At age nine Katie was diagnosed with frontal lobe epilepsy and although she did have a few years of a mostly managed illness, seizures started to breakthrough again by age thirteen. Her condition became difficult to treat and she spent almost 8 months as a long term patient at Our Lady’s Children’s Hospital in Dublin in 2012 and 2013. This was a very difficult time for Katie. She spent the majority of time away from school and her friends and peers, she experienced extreme mobility, seizure, medication and psychological issues. She spent six months in a wheelchair and she rehabilitated out of the chair at home slowly in 2013 at age 16. She can sometimes suffer some transient mobility issues today but thankfully, they are not frequent.

Katie has only taken to running over the last twelve months or so and after building up her strength and regaining her mobility in 2013. She joined the local, very understanding and supportive, gym and began training and, in particular, running.

Although Katie has missed a lot of day-to-day school routines and other normal routines in her life, she has always been very clear on her independent needs and wants and she was never going to allow a 24 hour watchdog scenario in her life. The teenage to adulthood road is paved with parental challenges, these challenges sometimes appear magnified beyond belief for parents with adolescents with refractory epilepsy. Her family knew that they needed to help Katie find her way as a young adult and so every day they helped her go a little further.

Sometimes it seemed as is life was rushing by Katie and she wanted to catch up; her peers were getting part time jobs and talking about school plans. This was difficult for Katie. With her daily seizure patterns, it’s very difficult for her to find a suitable part-time role or an atmosphere that will support her wants. It can be an illness that can be so silently hurtful. Her family is very used to ‘one step forward, two steps back’ in terms of obstacles and challenges put in its paths.
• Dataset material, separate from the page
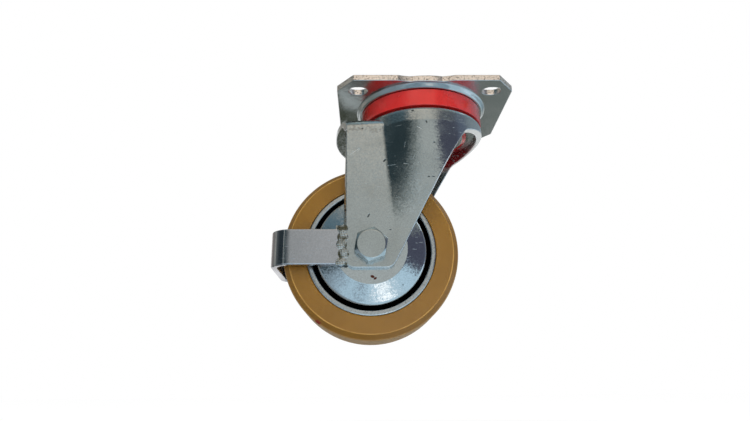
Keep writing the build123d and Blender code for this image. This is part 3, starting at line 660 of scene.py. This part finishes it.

They wanted to help Katie win back her confidence and to be able to see her worth without having to put undue stress and pressures on herself. Well, Katie was having none of that, so it’s hardly surprising what came next!

After entering and completing the Dublin Women’s Mini Marathon in under an hour in June 2015 – a 10 kilometer race that attracts 30,000 runners each year, many running for charity – Katie then took on the challenge of running a Dublin Race Series, which she did in aid of a planned brain disease centre at St James’s Hospital, Dublin.

Running with a ‘Winning Spirit’ Despite her Seizures

The Dublin Race Series consists of 5 races in and around Dublin City over the summer and autumn months: 5 miles, 10k, 10 miles and culminating in a half marathon (13.1 miles). Unfortunately she was pulled out of one of the races because of seizures and, although she was very fit, it was touch and go as to whether she would get to run the final race in the series – a half marathon. So a plan was put in place with Katie running alongside Dr Colin Doherty, her consultant neurologist who is also a runner. They made a great team and encouraged one another and swapped tips throughout the half marathon. And when Katie fell, Dr Doherty was able to stay with her until she was ready to get back up. More importantly, he was there to reassure other runners that Katie was indeed OK! They completed the race in one hour, fifty five minutes, an unbelievable feat as Katie had three generalised seizures and fell with these during the race!

Incredibly, Katie and Colin went on to compete in the full Dublin marathon and despite Katie suffering seven tonic clonic seizures on the roadside during the four hours, eleven minutes it took for them to reach the finish line, Katie achieved first place in the female under 19 category. What proud and jubilant moment for both Katie and her family!

Despite the understandable view a person may have if they should see someone like Katie having a seizure in an unusual place, perhaps thinking ‘that can’t be safe’, Katie’s family would urge them to take a different perspective of ‘normal’ might be for some people. Katie’s Mum, Nicola, comments: ‘As we go about living and engaging as much as possible within the realms of our ‘normal’ life, along the way we’ve found that Katie has been steadily and resiliently rising above adversity and marking her path well and truly on her way to becoming an amazing young lady’.

Katie is, indeed a truly amazing and remarkable young woman.